Mitchell Marsh, who has already marked his first Test in nearly four years with a brilliant run-a-ball 118 in Australia’s first innings, was 18 not out and Travis Head 19 not out.
Their fifth-wicket partnership of 155 was the cornerstone of Australia’s first-innings 263.
England had slumped to 142-7 at lunch on Friday before captain Ben Stokes’s dashing 80 took his side to 237 all out.
That left England just 26 runs behind on first innings, despite Australia skipper Pat Cummins’s impressive haul of 6-91.
Stokes also hit a blistering 155 in the second Test at Lord’s last week as England suffered a 43-run defeat.
Friday’s innings revived memories of Stokes’s Ashes heroics at Headingley four years ago, when his astounding unbeaten century guided England to a remarkable one-wicket win over Australia.
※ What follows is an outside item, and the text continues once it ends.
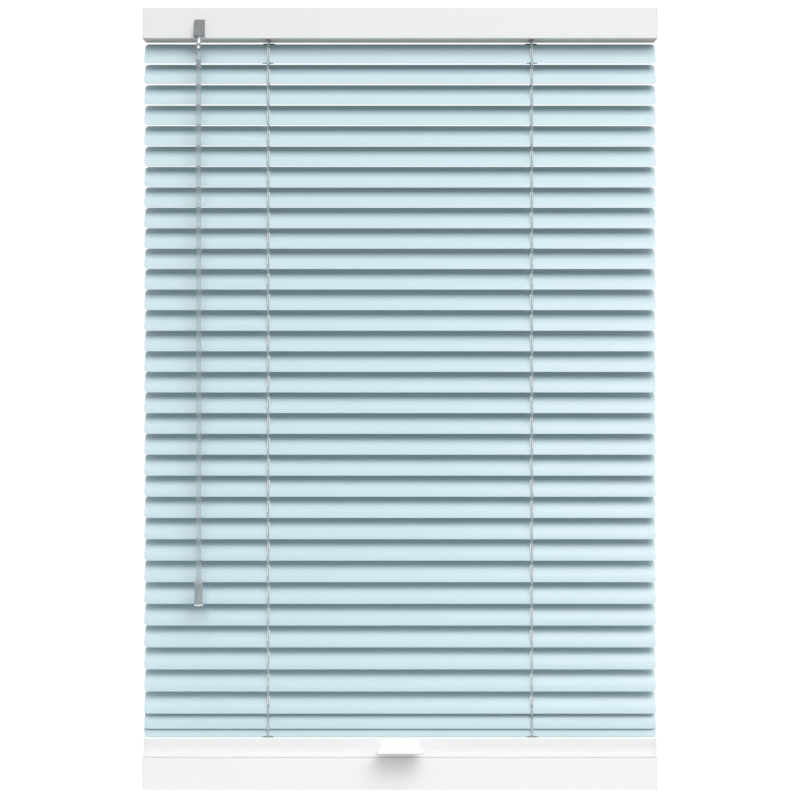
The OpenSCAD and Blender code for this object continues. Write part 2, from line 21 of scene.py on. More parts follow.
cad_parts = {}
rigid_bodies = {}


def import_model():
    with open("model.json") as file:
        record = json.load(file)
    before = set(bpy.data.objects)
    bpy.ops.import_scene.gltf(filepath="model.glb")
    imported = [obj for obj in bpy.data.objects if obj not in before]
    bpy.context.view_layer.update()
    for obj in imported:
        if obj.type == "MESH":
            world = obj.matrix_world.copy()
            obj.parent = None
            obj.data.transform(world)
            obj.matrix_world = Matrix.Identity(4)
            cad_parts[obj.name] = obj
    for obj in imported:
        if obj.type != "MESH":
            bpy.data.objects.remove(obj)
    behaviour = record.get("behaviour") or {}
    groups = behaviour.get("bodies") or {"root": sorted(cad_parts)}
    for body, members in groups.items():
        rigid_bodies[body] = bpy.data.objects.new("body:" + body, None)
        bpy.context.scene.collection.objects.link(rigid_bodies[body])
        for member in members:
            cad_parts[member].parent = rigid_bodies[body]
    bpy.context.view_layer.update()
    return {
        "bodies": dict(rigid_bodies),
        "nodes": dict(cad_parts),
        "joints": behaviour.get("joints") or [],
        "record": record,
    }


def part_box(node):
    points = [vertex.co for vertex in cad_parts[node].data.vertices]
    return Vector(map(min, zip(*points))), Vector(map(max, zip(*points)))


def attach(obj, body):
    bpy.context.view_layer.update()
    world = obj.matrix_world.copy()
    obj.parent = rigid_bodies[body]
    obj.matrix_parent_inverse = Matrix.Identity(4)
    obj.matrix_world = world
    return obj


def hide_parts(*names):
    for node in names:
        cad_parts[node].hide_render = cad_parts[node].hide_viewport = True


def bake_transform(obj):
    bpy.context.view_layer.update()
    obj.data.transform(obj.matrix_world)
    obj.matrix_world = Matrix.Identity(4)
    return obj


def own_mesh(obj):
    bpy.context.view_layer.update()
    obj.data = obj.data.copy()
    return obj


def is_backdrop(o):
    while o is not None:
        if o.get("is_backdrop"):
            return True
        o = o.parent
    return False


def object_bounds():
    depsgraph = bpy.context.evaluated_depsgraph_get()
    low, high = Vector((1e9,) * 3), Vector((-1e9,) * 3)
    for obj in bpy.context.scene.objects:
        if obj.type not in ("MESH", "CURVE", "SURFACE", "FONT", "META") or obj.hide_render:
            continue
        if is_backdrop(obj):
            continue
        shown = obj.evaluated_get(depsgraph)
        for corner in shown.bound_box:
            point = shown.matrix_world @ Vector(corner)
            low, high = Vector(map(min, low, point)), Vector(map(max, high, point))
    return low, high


LOG = logging.getLogger("blind")
MM = 0.001
Colour = tuple[float, float, float]
Point = tuple[float, float, float]

FIXED = "blind_frame"
RAIL = "moving_rail_body"


# ---------------------------------------------------------------- node trees


class TreeKind(Enum):
    """The two kinds of node tree that this script builds."""

    GEOMETRY = "GeometryNodeTree"
    SHADER = "ShaderNodeTree"


class Sockets(Enum):
    """Socket types by a short name."""

    NUMBER = "NodeSocketFloat"
    COUNT = "NodeSocketInt"
    VECTOR = "NodeSocketVector"
    COLOUR = "NodeSocketColor"
    FINISH = "NodeSocketMaterial"
    SHAPE = "NodeSocketGeometry"


class Tree:
    """A node tree under construction, with short calls for its nodes and links."""

    def __init__(self, tree: bpy.types.NodeTree) -> None:
        """Wraps an existing tree."""
        self.tree = tree
        self.source: bpy.types.Node | None = None
        self.sink: bpy.types.Node | None = None

    @classmethod
    def group(
        cls, name: str, kind: TreeKind, inputs: dict[str, Sockets], outputs: dict[str, Sockets]
    ) -> Tree:
        """Makes a node group with named inputs and outputs.

        Args:
            name: Name of the group.
            kind: Geometry or shader.
            inputs: Input sockets by name.
            outputs: Output sockets by name.

        Returns:
            The tree, with its input and output nodes in place.
        """
        made = cls(bpy.data.node_groups.new(name, kind.value))
        for way, sockets in (("INPUT", inputs), ("OUTPUT", outputs)):
            for label, sort in sockets.items():
                made.tree.interface.new_socket(name=label, in_out=way, socket_type=sort.value)
        made.source = made.tree.nodes.new("NodeGroupInput")
        made.sink = made.tree.nodes.new("NodeGroupOutput")
        return made

    def put(self, socket: bpy.types.NodeSocket, value: object) -> None:
        """Links a socket to another one, or sets its value."""
        if isinstance(value, bpy.types.NodeSocket):
            self.tree.links.new(value, socket)
        else:
            socket.default_value = value

    def add(self, kind: str, *values: object, **named: object) -> bpy.types.Node:
        """Adds a node.

        Args:
            kind: Blender's name of the node type.
            values: Values or sockets for the first inputs in order; None leaves one alone.
            named: Inputs by name where the name is one, else settings of the node. A name's
                underscores stand for spaces in an input's name.

        Returns:
            The node.
        """
        node = self.tree.nodes.new(kind)
        inputs = {}
        for label, value in named.items():
            if hasattr(node, label) and not label[0].isupper():
                setattr(node, label, value)
            else:
                inputs[label.replace("_", " ")] = value
        for socket, value in zip([s for s in node.inputs if s.enabled], values):
            if value is not None:
                self.put(socket, value)
        for label, value in inputs.items():
            self.put(next(s for s in node.inputs if s.name == label and s.enabled), value)
        return node

    def math(self, operation: str, *values: object) -> bpy.types.NodeSocket:
        """Adds a Math node and gives its result."""
        return self.add("ShaderNodeMath", *values, operation=operation).outputs[0]

    def vector(self, x: object = 0.0, y: object = 0.0, z: object = 0.0) -> bpy.types.NodeSocket:
        """Joins three numbers or sockets into a vector."""
        return self.add("ShaderNodeCombineXYZ", x, y, z).outputs[0]

    def input(self, label: str) -> bpy.types.NodeSocket:
        """The group's own input of that name."""
        return self.source.outputs[label]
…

England’s 362-9 in that chase is the second-highest fourth-innings total to win a Test at Headingley.
Off-spinner Moeen Ali followed Stokes’s run-spree on Friday by taking two wickets for two runs in just nine balls to remove Marnus Labuschagne and Steve Smith — two of the world’s top three-ranked Test batsmen.
The lengthy break in the action could help England’s injury concerns, with seamer Ollie Robinson yet to bowl since suffering back spasms on the first day and all-rounder Stokes batting a longstanding left knee problem, as well as several other niggles.
England are bidding to become only the second team in Test history to come from 2-0 down to win a series after Australia, inspired by batting great Don Bradman, overturned that deficit to take the 1936/37 Ashes 3-2.